SOURCE RECORDS

--- begin ---

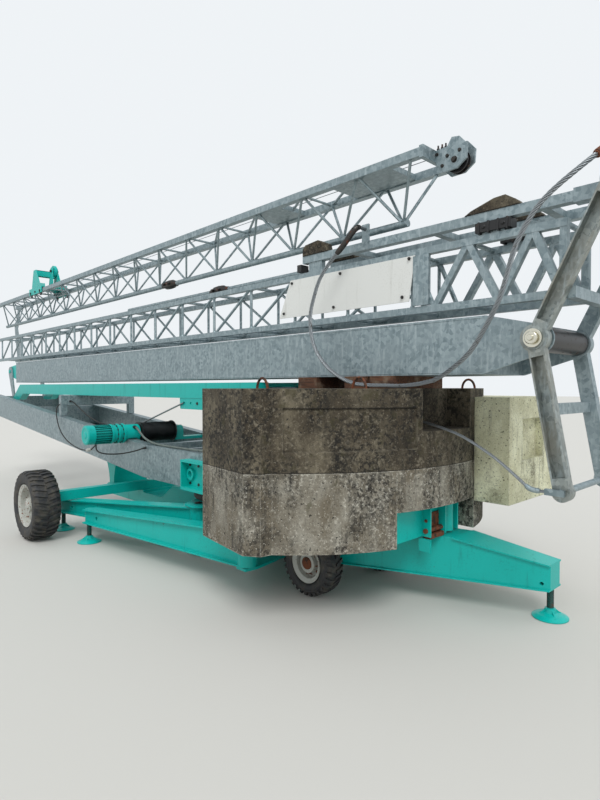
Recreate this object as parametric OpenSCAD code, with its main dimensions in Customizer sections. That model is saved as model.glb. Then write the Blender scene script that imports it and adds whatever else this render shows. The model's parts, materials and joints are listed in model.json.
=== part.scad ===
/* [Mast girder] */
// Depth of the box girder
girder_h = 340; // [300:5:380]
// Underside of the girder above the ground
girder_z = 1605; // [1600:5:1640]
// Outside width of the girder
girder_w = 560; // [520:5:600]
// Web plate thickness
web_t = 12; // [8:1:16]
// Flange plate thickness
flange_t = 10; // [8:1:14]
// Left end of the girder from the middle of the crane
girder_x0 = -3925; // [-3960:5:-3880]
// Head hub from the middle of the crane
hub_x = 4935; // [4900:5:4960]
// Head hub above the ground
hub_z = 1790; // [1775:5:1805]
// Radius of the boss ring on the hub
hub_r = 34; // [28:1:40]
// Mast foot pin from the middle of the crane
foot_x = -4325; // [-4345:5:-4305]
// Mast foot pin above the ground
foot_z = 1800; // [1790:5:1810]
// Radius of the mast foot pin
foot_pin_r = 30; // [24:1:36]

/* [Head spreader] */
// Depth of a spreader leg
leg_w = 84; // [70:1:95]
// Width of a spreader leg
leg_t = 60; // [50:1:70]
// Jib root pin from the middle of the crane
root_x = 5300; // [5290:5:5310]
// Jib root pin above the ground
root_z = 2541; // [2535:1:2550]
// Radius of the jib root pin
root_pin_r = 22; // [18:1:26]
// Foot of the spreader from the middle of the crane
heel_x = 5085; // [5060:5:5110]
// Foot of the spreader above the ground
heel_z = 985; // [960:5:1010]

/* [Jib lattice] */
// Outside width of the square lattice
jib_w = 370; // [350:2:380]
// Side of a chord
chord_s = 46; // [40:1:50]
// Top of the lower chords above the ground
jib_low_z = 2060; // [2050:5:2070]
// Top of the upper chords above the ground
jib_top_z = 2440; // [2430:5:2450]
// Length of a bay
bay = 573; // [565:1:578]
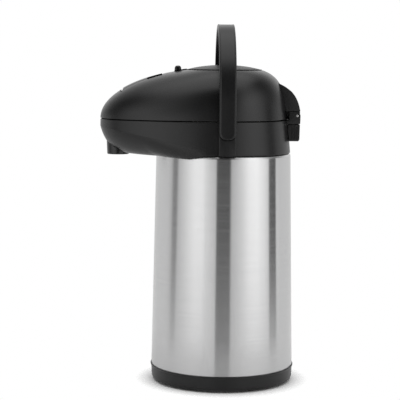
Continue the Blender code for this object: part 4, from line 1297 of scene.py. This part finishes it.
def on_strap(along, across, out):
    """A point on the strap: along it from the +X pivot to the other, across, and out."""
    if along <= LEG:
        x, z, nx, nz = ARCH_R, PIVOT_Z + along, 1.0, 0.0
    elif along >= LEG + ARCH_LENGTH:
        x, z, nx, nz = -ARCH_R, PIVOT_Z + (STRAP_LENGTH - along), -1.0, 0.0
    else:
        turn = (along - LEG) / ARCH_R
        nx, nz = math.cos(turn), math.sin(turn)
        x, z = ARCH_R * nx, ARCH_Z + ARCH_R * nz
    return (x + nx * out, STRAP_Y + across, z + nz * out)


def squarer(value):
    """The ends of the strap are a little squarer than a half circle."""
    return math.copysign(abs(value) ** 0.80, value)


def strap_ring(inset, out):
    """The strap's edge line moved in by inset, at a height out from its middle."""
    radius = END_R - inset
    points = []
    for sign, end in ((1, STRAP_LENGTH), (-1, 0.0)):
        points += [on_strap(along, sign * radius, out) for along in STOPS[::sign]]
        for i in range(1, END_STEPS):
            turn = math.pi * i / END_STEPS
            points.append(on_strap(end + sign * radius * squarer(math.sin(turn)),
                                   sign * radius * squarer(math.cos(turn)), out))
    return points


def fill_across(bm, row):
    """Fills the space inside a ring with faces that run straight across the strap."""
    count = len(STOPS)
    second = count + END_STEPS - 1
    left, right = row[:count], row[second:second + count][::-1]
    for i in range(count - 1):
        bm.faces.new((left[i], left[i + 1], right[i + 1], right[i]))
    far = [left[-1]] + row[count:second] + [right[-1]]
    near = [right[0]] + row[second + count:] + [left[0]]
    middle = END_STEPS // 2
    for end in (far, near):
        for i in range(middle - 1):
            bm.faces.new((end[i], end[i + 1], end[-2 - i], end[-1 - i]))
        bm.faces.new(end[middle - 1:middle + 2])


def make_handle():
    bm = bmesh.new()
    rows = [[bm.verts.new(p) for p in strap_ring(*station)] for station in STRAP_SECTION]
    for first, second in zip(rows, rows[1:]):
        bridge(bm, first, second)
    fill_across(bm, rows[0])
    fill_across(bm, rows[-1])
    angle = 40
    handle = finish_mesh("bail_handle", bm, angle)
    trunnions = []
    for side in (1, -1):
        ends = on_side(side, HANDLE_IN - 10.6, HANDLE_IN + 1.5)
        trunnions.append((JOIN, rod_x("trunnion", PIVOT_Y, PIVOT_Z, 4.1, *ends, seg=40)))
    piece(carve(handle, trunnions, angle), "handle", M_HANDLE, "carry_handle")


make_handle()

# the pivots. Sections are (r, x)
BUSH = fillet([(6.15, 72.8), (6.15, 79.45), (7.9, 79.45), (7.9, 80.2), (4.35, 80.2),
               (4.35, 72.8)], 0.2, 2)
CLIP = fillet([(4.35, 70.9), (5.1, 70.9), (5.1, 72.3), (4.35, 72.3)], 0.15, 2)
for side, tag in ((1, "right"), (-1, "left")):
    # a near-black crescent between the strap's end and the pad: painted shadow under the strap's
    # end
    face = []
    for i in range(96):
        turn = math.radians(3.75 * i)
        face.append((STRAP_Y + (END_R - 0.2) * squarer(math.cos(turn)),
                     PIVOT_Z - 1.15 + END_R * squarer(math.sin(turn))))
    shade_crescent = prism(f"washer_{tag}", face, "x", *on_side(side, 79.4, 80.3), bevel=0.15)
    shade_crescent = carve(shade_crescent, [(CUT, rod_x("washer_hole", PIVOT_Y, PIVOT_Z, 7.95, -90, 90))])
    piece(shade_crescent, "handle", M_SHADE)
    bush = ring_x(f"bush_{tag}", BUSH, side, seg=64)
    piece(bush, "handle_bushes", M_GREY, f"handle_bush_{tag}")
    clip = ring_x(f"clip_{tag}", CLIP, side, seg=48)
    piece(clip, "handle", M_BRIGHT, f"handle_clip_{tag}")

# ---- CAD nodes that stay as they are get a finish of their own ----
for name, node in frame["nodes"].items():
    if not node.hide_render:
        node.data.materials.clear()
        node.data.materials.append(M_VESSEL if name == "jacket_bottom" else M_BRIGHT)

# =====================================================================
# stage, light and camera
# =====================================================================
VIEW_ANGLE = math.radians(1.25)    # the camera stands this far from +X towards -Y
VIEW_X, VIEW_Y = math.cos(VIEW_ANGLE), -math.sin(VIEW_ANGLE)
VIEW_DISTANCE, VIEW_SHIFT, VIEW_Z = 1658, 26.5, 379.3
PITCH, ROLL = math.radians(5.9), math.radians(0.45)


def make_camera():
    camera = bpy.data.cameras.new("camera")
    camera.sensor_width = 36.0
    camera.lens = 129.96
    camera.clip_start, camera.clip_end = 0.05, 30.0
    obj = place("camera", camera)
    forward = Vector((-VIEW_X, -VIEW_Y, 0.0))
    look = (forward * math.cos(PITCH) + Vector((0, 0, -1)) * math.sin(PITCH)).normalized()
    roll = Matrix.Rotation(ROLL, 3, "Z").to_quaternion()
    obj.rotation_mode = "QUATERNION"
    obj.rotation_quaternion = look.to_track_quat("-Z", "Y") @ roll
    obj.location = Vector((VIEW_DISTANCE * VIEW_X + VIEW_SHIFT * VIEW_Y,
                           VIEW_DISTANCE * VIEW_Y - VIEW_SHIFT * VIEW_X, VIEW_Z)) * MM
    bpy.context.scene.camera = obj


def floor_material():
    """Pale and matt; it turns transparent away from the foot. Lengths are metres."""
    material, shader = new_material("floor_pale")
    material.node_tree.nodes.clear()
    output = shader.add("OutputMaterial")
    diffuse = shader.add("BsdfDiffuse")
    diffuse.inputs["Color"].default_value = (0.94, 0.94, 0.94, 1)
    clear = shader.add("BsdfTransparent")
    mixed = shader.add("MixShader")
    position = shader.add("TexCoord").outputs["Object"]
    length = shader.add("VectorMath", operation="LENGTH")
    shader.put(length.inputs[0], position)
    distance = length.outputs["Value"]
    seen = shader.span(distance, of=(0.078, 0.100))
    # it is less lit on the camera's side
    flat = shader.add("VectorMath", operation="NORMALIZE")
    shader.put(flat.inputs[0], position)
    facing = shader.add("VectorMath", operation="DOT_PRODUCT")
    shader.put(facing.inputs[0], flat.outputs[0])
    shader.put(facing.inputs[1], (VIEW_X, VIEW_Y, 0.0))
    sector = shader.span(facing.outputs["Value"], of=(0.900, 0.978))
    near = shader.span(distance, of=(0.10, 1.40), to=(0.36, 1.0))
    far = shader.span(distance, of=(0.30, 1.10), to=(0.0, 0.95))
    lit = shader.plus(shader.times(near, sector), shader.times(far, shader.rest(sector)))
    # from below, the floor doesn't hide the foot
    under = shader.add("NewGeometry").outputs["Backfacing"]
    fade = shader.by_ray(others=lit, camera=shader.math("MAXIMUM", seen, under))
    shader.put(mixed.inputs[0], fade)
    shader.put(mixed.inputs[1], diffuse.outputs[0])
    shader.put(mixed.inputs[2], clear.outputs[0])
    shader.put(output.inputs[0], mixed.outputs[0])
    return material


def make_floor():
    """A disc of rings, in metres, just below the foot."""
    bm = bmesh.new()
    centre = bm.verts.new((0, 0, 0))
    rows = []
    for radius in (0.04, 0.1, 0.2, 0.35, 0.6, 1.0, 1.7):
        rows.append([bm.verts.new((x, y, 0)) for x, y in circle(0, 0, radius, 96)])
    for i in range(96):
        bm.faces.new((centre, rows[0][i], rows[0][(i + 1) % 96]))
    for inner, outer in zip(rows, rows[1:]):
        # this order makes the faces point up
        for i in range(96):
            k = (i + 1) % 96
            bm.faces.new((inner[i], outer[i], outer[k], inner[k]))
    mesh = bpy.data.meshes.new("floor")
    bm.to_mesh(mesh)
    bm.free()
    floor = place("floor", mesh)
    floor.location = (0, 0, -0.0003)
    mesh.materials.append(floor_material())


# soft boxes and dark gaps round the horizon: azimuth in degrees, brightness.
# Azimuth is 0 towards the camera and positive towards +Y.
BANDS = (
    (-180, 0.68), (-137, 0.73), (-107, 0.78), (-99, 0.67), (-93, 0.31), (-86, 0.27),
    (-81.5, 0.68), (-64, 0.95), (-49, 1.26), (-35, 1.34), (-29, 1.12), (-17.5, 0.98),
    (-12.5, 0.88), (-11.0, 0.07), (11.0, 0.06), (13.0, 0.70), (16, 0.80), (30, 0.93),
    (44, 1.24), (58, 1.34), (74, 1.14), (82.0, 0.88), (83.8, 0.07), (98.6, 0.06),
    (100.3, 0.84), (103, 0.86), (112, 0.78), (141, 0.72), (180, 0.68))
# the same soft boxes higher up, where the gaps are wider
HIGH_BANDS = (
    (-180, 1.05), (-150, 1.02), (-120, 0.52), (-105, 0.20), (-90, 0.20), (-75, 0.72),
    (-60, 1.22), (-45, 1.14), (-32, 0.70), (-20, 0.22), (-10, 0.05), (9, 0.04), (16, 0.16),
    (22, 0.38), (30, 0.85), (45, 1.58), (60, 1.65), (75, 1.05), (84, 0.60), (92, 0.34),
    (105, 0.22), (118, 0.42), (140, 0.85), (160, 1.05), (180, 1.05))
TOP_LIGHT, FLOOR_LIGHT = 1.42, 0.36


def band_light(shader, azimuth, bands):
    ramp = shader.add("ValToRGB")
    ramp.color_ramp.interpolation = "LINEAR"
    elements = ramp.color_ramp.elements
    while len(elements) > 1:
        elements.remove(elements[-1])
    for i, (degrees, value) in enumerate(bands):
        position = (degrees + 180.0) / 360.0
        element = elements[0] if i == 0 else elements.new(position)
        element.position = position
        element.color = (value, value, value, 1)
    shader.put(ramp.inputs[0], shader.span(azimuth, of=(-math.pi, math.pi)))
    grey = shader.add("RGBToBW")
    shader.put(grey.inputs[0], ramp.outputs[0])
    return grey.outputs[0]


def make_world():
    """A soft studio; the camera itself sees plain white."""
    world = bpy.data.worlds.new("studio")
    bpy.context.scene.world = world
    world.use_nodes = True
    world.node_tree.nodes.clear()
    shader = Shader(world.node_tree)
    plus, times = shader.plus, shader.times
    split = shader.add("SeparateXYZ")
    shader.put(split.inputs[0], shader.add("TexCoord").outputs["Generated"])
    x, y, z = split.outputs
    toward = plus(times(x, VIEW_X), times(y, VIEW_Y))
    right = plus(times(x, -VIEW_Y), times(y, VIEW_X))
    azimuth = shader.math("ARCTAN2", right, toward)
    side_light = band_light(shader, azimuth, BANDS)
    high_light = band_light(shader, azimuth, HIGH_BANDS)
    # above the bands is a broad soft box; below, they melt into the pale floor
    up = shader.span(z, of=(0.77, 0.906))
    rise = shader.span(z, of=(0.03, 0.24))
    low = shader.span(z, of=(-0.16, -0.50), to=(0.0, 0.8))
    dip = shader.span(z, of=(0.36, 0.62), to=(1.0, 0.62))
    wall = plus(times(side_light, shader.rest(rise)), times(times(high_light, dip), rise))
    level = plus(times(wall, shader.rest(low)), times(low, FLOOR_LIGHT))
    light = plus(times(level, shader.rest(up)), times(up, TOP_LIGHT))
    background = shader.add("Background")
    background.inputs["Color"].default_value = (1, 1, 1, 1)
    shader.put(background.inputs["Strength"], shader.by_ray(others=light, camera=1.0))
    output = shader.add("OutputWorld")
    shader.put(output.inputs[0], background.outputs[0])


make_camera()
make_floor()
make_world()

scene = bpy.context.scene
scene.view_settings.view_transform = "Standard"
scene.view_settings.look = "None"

--- end ---

WRITTEN INSTRUCTION
Quote the listing above from its first line to the line with "bay = 573; // [565:1:578]", inclusive, and add nothing.

OUTPUT
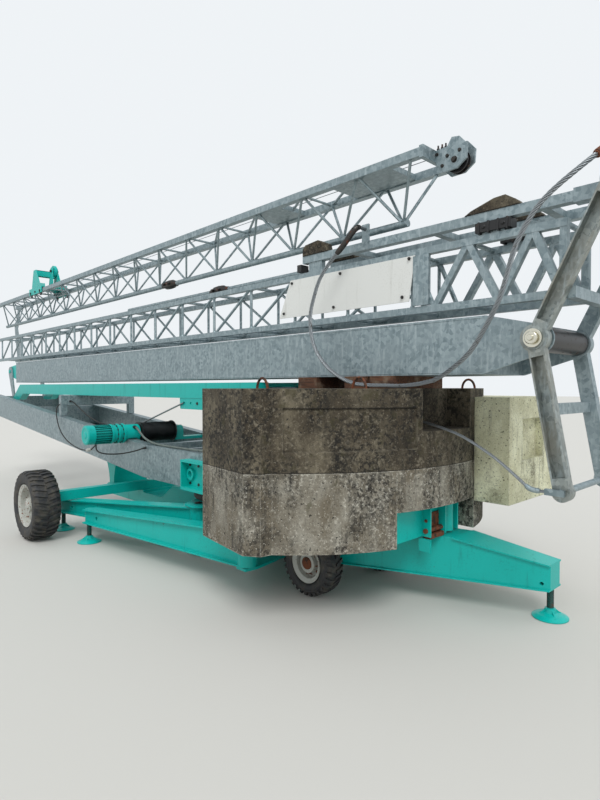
Recreate this object as parametric OpenSCAD code, with its main dimensions in Customizer sections. That model is saved as model.glb. Then write the Blender scene script that imports it and adds whatever else this render shows. The model's parts, materials and joints are listed in model.json.
=== part.scad ===
/* [Mast girder] */
// Depth of the box girder
girder_h = 340; // [300:5:380]
// Underside of the girder above the ground
girder_z = 1605; // [1600:5:1640]
// Outside width of the girder
girder_w = 560; // [520:5:600]
// Web plate thickness
web_t = 12; // [8:1:16]
// Flange plate thickness
flange_t = 10; // [8:1:14]
// Left end of the girder from the middle of the crane
girder_x0 = -3925; // [-3960:5:-3880]
// Head hub from the middle of the crane
hub_x = 4935; // [4900:5:4960]
// Head hub above the ground
hub_z = 1790; // [1775:5:1805]
// Radius of the boss ring on the hub
hub_r = 34; // [28:1:40]
// Mast foot pin from the middle of the crane
foot_x = -4325; // [-4345:5:-4305]
// Mast foot pin above the ground
foot_z = 1800; // [1790:5:1810]
// Radius of the mast foot pin
foot_pin_r = 30; // [24:1:36]

/* [Head spreader] */
// Depth of a spreader leg
leg_w = 84; // [70:1:95]
// Width of a spreader leg
leg_t = 60; // [50:1:70]
// Jib root pin from the middle of the crane
root_x = 5300; // [5290:5:5310]
// Jib root pin above the ground
root_z = 2541; // [2535:1:2550]
// Radius of the jib root pin
root_pin_r = 22; // [18:1:26]
// Foot of the spreader from the middle of the crane
heel_x = 5085; // [5060:5:5110]
// Foot of the spreader above the ground
heel_z = 985; // [960:5:1010]

/* [Jib lattice] */
// Outside width of the square lattice
jib_w = 370; // [350:2:380]
// Side of a chord
chord_s = 46; // [40:1:50]
// Top of the lower chords above the ground
jib_low_z = 2060; // [2050:5:2070]
// Top of the upper chords above the ground
jib_top_z = 2440; // [2430:5:2450]
// Length of a bay
bay = 573; // [565:1:578]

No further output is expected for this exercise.